• _What the task asks_
Repeat, please, only the lines from the top of the data down to the line with "import Module from"; include both of those lines.

• _Source excerpt_
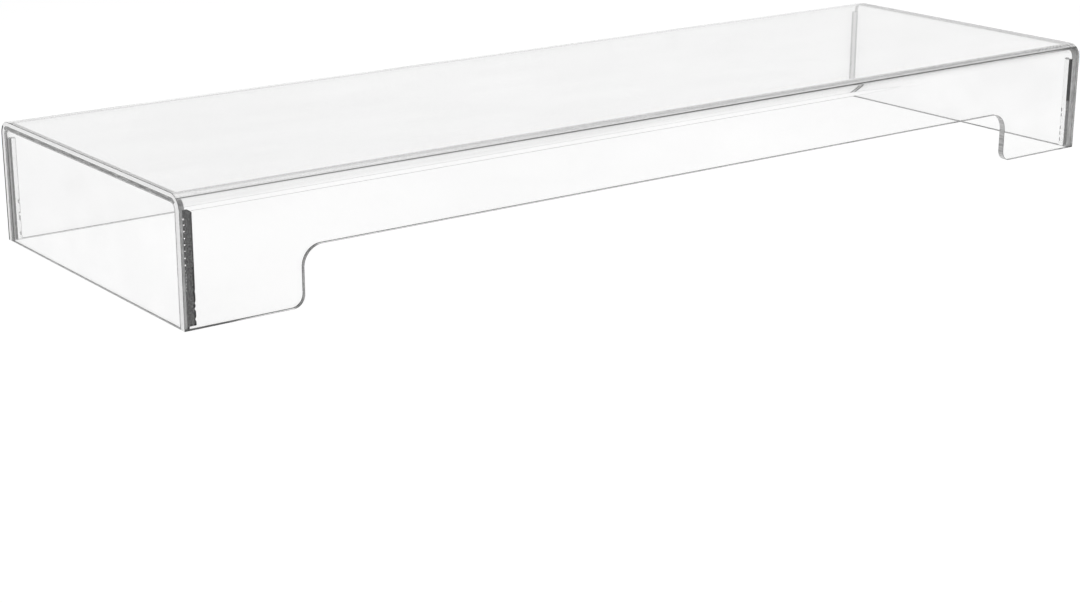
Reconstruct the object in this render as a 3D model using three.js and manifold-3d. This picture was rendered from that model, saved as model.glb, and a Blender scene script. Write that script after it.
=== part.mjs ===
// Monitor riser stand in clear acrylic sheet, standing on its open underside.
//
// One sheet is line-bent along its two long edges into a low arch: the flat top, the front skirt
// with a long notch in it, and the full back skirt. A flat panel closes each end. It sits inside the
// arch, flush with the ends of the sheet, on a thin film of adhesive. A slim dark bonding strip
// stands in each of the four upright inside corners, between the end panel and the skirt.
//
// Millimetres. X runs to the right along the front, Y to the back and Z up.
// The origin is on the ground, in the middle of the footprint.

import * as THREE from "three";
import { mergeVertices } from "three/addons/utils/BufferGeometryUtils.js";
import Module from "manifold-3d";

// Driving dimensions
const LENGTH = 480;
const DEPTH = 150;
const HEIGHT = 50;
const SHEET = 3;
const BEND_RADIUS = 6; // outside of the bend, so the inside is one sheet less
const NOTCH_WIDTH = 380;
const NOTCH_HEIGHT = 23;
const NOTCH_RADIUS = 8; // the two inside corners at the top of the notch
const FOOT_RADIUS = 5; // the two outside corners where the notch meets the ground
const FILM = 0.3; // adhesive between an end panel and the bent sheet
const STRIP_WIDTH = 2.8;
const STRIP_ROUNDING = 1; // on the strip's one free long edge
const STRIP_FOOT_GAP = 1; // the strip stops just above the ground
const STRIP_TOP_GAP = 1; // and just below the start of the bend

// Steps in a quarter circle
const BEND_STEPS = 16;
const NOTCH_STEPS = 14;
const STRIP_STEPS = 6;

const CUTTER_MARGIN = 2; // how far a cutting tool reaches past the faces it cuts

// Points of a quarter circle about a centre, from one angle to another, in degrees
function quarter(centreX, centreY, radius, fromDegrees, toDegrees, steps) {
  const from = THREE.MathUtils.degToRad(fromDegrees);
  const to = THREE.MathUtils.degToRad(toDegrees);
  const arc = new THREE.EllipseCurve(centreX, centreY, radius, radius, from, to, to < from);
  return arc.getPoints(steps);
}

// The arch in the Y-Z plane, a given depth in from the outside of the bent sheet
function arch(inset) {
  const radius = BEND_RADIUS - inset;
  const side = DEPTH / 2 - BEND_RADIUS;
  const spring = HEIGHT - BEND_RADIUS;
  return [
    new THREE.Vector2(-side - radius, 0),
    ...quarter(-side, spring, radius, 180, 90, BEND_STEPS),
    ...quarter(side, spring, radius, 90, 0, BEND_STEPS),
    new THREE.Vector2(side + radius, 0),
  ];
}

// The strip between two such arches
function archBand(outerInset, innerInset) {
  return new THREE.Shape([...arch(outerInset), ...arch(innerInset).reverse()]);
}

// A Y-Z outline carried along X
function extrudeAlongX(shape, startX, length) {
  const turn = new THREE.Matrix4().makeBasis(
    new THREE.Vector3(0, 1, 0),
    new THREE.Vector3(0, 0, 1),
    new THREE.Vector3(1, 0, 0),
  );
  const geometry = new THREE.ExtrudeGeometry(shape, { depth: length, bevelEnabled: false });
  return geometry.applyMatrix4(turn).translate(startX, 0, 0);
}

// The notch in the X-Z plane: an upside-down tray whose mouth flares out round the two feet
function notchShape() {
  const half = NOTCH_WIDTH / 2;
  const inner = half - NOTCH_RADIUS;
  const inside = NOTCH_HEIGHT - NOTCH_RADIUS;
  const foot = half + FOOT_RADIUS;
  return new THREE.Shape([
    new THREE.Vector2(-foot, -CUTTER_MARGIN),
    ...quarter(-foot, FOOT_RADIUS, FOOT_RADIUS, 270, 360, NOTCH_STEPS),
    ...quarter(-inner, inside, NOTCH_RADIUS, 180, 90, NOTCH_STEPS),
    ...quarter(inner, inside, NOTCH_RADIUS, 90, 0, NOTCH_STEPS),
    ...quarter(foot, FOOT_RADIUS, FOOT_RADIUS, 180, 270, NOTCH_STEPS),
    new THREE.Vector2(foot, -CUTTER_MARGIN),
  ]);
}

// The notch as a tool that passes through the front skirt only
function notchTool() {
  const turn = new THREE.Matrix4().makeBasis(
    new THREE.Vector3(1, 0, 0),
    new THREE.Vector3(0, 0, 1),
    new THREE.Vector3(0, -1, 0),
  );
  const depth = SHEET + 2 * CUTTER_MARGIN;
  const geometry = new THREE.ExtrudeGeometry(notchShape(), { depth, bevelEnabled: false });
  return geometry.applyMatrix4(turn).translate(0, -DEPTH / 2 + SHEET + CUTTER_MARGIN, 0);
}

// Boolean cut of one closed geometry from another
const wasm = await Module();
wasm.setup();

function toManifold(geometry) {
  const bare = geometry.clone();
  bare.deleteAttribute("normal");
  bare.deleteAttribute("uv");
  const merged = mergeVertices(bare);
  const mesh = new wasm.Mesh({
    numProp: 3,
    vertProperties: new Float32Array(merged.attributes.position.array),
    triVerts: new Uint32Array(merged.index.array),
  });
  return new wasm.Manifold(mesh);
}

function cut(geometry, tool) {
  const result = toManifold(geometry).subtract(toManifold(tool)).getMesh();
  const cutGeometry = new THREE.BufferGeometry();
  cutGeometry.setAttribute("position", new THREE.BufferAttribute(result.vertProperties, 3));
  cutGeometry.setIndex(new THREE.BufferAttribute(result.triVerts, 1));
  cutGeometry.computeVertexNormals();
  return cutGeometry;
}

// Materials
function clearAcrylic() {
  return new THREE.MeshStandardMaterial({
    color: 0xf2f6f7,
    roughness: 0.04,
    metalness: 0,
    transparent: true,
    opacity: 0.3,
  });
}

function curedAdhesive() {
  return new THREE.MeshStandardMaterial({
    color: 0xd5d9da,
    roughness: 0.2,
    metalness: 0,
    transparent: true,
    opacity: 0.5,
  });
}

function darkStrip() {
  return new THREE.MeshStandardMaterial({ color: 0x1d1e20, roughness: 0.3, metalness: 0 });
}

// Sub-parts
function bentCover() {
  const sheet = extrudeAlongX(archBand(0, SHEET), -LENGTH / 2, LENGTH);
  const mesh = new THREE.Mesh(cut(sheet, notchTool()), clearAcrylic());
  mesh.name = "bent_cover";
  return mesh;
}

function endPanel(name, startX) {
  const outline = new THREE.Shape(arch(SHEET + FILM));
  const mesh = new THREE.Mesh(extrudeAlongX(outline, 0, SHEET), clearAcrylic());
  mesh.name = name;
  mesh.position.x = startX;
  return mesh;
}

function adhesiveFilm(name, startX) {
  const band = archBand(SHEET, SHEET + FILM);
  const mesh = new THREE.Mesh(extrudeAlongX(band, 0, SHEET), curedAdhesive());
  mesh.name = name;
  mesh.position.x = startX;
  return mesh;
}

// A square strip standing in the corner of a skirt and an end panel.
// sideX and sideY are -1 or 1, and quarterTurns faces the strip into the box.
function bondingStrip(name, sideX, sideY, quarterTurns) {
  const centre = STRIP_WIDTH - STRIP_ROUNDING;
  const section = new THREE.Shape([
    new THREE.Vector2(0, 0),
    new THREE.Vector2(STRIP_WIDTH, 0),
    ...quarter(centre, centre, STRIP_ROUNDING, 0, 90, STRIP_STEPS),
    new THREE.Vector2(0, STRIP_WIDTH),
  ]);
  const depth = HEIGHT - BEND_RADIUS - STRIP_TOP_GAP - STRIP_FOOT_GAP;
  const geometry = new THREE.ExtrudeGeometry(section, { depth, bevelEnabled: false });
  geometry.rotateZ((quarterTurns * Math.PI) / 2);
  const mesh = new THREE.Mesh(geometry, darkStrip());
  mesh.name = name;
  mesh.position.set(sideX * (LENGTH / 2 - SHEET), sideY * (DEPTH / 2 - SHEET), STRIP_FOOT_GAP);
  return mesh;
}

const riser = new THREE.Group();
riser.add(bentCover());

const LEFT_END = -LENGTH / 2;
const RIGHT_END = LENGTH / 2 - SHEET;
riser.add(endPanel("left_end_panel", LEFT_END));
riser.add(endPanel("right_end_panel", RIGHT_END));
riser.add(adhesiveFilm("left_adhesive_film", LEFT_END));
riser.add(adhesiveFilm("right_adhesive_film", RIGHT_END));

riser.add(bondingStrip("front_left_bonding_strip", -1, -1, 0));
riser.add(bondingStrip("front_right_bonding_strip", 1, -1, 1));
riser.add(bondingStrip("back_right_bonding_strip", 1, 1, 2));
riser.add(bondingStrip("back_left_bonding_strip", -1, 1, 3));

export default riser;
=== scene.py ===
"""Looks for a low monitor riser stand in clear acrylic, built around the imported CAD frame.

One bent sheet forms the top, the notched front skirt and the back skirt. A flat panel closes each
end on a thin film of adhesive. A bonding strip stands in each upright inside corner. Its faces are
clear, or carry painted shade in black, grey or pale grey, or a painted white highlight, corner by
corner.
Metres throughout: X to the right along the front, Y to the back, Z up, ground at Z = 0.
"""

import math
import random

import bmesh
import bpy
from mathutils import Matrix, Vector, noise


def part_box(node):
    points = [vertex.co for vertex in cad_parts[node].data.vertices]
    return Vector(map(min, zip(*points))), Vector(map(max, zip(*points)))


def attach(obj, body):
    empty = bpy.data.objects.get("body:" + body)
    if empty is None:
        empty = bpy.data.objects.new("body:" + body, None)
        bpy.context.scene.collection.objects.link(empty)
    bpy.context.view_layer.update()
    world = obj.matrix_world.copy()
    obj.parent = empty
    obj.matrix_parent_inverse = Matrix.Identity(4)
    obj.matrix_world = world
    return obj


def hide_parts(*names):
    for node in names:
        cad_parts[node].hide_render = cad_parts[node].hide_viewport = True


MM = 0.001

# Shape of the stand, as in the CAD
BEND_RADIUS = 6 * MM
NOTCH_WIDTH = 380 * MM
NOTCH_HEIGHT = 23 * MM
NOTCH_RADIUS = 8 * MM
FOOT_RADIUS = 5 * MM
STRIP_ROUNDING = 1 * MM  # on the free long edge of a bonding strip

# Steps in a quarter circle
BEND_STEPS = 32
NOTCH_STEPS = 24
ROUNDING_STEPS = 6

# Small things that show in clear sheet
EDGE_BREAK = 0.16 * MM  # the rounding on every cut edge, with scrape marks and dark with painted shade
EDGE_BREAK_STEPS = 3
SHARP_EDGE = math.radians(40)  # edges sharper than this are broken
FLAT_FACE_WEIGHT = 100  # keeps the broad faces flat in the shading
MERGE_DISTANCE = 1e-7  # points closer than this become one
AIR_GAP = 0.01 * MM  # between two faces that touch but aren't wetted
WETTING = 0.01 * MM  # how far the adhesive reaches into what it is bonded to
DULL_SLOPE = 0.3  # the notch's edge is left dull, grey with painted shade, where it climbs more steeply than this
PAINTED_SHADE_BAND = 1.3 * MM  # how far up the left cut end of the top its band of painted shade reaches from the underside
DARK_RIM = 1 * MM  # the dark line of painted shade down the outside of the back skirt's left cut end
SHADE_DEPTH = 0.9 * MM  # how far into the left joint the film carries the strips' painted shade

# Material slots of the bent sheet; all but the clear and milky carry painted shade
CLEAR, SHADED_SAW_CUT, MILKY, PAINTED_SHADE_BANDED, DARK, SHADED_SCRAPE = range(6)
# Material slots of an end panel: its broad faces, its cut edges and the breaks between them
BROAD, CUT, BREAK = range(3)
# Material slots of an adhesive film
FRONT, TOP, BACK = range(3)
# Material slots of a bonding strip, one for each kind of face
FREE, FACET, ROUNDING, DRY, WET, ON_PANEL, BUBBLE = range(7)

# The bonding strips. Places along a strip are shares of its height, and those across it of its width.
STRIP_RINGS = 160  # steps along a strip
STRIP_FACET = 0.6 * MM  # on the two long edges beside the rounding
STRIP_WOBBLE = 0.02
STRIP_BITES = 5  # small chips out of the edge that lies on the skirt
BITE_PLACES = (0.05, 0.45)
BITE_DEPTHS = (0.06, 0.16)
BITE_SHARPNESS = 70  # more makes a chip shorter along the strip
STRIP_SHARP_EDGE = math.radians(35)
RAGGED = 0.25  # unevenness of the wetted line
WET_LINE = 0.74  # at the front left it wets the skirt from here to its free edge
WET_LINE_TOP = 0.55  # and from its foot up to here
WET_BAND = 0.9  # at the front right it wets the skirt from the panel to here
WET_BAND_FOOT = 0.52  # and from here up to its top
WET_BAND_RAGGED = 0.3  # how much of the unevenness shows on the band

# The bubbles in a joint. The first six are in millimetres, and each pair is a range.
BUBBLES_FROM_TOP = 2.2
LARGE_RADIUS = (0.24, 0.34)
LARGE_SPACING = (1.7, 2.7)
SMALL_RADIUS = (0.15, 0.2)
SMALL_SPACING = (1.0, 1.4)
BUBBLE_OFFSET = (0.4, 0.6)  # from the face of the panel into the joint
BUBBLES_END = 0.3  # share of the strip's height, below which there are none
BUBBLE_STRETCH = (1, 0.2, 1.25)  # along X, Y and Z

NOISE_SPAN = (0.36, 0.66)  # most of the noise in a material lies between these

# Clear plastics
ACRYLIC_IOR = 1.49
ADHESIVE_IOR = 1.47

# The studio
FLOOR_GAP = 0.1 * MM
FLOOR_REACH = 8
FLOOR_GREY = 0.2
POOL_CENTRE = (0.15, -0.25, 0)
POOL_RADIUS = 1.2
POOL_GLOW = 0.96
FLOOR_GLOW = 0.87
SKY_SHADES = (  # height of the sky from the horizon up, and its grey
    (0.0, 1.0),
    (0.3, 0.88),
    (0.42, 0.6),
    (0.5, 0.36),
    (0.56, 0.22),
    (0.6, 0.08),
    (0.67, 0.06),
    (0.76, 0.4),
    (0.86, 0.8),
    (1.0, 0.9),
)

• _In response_
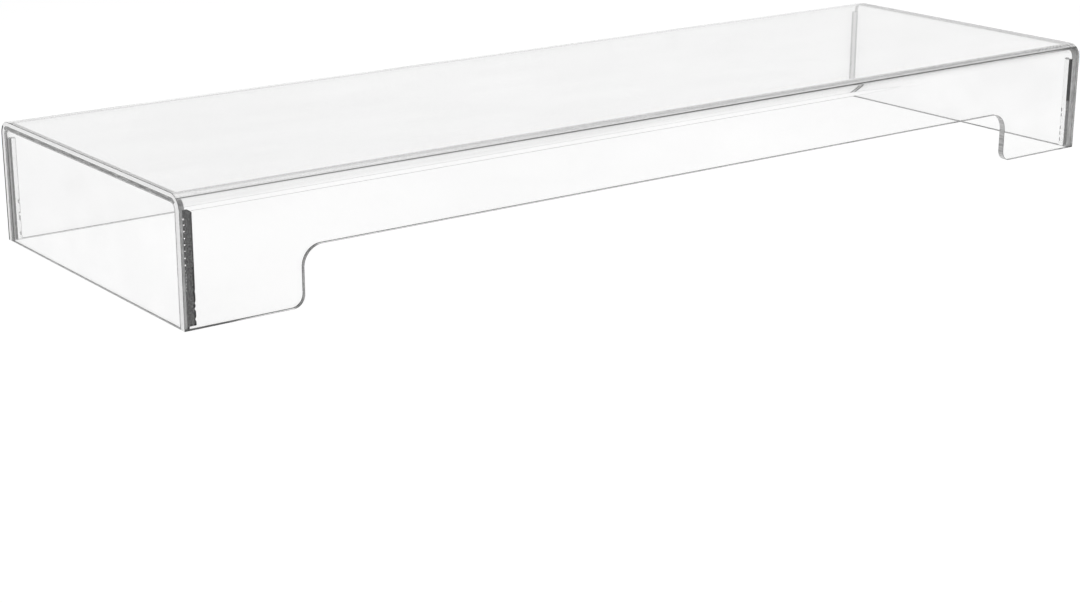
Reconstruct the object in this render as a 3D model using three.js and manifold-3d. This picture was rendered from that model, saved as model.glb, and a Blender scene script. Write that script after it.
=== part.mjs ===
// Monitor riser stand in clear acrylic sheet, standing on its open underside.
//
// One sheet is line-bent along its two long edges into a low arch: the flat top, the front skirt
// with a long notch in it, and the full back skirt. A flat panel closes each end. It sits inside the
// arch, flush with the ends of the sheet, on a thin film of adhesive. A slim dark bonding strip
// stands in each of the four upright inside corners, between the end panel and the skirt.
//
// Millimetres. X runs to the right along the front, Y to the back and Z up.
// The origin is on the ground, in the middle of the footprint.

import * as THREE from "three";
import { mergeVertices } from "three/addons/utils/BufferGeometryUtils.js";
import Module from "manifold-3d";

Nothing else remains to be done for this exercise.